CHICAGO (Reuters) - Shares of No. 3 U.S. railroad CSX Corp CSX.N rose nearly 10 percent on Monday following a report of a rebuffed takeover bid by Canadian Pacific Railway Ltd (CP.TO), but analysts said any such deal would face significant regulatory and other hurdles.
“You could make the argument that there is not much overlap between the two networks and between their businesses,” said Jim Corridore, head of industrials equity research at Standard & Poor’s. “But they would face significant hurdles of getting a merger passed by the U.S. Surface Transportation Board (STB).”
Any merger would require STB approval.
The Wall Street Journal reported on Sunday that the No. 2 Canadian railroad made a bid last week for Jacksonville, Florida-based CSX, which rejected the offer. Both companies declined to comment.
CSX shares closed up $1.76 or nearly 6 percent at $31.70.
Shares of Canadian Pacific were not traded Monday in Canada as markets were closed for a holiday. They were up 1 percent in trade on the New York Stock Exchange. Elsewhere in the sector, Kansas City Southern shares were up 2 percent and Norfolk Southern Corp was trading up nearly 3 percent.
In a client note, Cowen & Co analyst Jason Seidl wrote that Canadian Pacific could theoretically team up with hedge fund Pershing Square Capital Management and go directly to CSX shareholders.
In 2012 activist investor William Ackman, who runs Pershing Square, recruited Hunter Harrison, who had previously been chief executive officer of Canadian National Railway Co (CNR.TO), as CEO of Canadian Pacific.
Seidl said any near-term deal was unlikely since shippers and regulators were “disenchanted” with the rail industry because of service and capacity problems.
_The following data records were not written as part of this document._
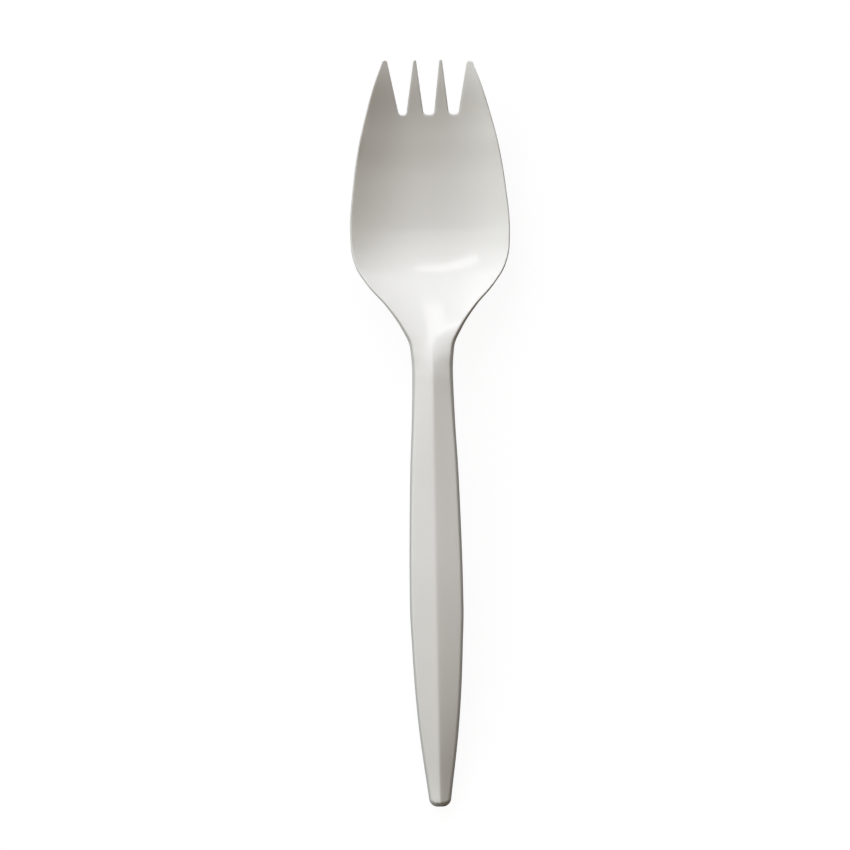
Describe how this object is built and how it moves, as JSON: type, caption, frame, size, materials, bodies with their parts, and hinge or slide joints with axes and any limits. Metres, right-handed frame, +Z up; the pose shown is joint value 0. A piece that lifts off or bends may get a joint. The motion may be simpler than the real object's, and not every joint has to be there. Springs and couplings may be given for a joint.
{
  "type": "spork",
  "caption": "Moulded plastic spork: a spoon bowl ending in short tines, with a hollow, ridge-backed handle that swells and tapers to a narrow end.",
  "frame": {"origin": "bottom centre of the bounding box, on the surface that the spork lies on", "axes": "+Y from the handle's end towards the tines, +Z up out of the open side of the bowl, +X to the right seen from above with the tines away"},
  "size_m": [0.0312, 0.146, 0.0125],
  "materials": {
    "plastic": "smooth glossy off-white moulded plastic"
  },
  "bodies": {
    "root": {"bowl": "plastic", "outer_tine_left": "plastic", "inner_tine_left": "plastic", "inner_tine_right": "plastic", "outer_tine_right": "plastic", "neck": "plastic", "handle": "plastic"}
  },
  "joints": []
}
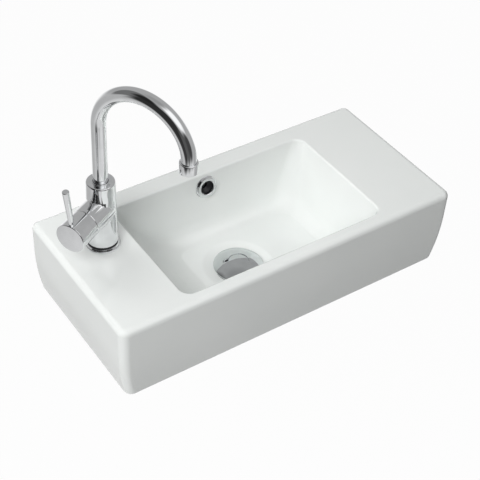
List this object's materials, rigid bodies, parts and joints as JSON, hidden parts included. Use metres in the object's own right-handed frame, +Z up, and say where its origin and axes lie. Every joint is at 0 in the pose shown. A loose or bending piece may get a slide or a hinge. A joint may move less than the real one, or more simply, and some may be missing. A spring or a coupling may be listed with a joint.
{
  "type": "wall-hung washbasin with mixer tap",
  "caption": "Small wall-hung ceramic washbasin with a shelf at each side of the bowl, a side-lever swan-neck mixer tap that swivels, an overflow and a push plug.",
  "frame": {"origin": "midway between the two wall fixing holes, on the wall face of the basin", "axes": "+X to the right along the wall, -Y out of the wall to the front of the basin, +Z up"},
  "size_m": [0.509, 0.23, 0.4095],
  "materials": {
    "ceramic": "gloss",
    "chrome": "polished",
    "brass": "satin",
    "steel": "satin",
    "black_rubber": "matt",
    "dark_plastic": "matt",
    "white_plastic": "matt",
    "disc_ceramic": "polished"
  },
  "bodies": {
    "basin": {"basin_body": "ceramic", "overflow_ring": "chrome", "waste_body": "chrome", "waste_top_seal": "black_rubber", "waste_bottom_seal": "black_rubber", "waste_slip_washer": "white_plastic", "waste_backnut": "brass", "plug_sleeve": "white_plastic", "plug_spring": "steel", "tap_body": "chrome", "tap_base_ring": "chrome", "tap_base_seal": "black_rubber", "spout_bush": "dark_plastic", "spout_lock_screw": "steel", "cartridge_housing": "white_plastic", "cartridge_seals": "black_rubber", "fixed_disc": "disc_ceramic", "cartridge_nut": "brass", "tap_stud": "steel", "clamp_rubber": "black_rubber", "clamp_plate": "steel", "clamp_nut": "brass"},
    "spout": {"spout_pipe": "chrome", "spout_nipple": "brass", "spout_orings": "black_rubber", "aerator_shell": "chrome", "aerator_insert": "white_plastic", "aerator_seal": "black_rubber"},
    "carrier": {"cartridge_carrier": "white_plastic", "pivot_pin": "steel"},
    "mixing_disc": {"moving_disc": "disc_ceramic", "disc_driver": "white_plastic"},
    "handle": {"handle_cap": "chrome", "lever_pin": "chrome", "handle_grub_screw": "steel", "lever_spindle": "steel"},
    "plug": {"plug_cap": "chrome", "plug_seal": "black_rubber", "plug_stem": "brass"}
  },
  "joints": [
    {"name": "spout_swivel", "type": "hinge", "parent": "basin", "child": "spout", "pos_m": [-0.19125, -0.081, 0.135], "axis": [0, 0, 1], "range_deg": [-56, 64]},
    {"name": "lever_temperature", "type": "hinge", "parent": "basin", "child": "carrier", "pos_m": [-0.21156, -0.0918, 0.103], "axis": [-0.8829, -0.4695, 0], "range_deg": [-45, 45]},
    {"name": "lever_flow", "type": "hinge", "parent": "carrier", "child": "handle", "pos_m": [-0.21156, -0.0918, 0.103], "axis": [0.4695, -0.8829, 0], "range_deg": [0, 18]},
    {"name": "disc_shift", "type": "slide", "parent": "carrier", "child": "mixing_disc", "axis": [0, 0, 1], "range_m": [0, 0.0015]},
    {"name": "plug_click", "type": "slide", "parent": "basin", "child": "plug", "axis": [0, 0, 1], "range_m": [0, 0.008], "deforming": ["plug_spring"]}
  ],
  "couplings": [
    {"joint": "disc_shift", "follows": "lever_flow", "m_per_rad": 0.004623}
  ]
}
Harrison has indicated mergers could improve service. He has overseen an ongoing and widely-praised restructuring at the railroad.
“Canadian Pacific is going through a huge restructuring, so the timing of potentially taking on the complexities of a merger like this is puzzling,” S&P’s Corridore said.
Canadian National and Canadian Pacific “Class I” U.S. railroads because of their extensive U.S. holdings.
In client note, Credit Suisse analyst Allison Landry wrote that STB merger rules for Class I railroads had “an arguably impossible hurdle.”
“Therefore, in our opinion, the deal is a non-starter.”
Former STB chairman Charles Nottingham, now at law firm Husch Blackwell LLP, said any deal would be subject to a review potentially lasting up to four years.
Nottingham added that a merger would make CSX a stronger competitor to BNSF and No. 1 U.S. railroad Union Pacific Corp.Analysts expect shippers to oppose any merger on the grounds that it could drive up prices and reduce competition.
“Shippers are generally opposed to any more consolidation in the railroad industry,” said Bob Szabo of Van Ness Feldman LLP who has represented shippers.
Most of the other major railroads are seen opposing any Class I mergers.
“We stand with the consensus here,” independent analyst Anthony Hatch wrote in a note. “The risks – economic, operational and, enormously, political (especially now) outweigh the benefits.”
But Cowen & Co analyst Seidl said: “If a merger does occur, others will likely follow.”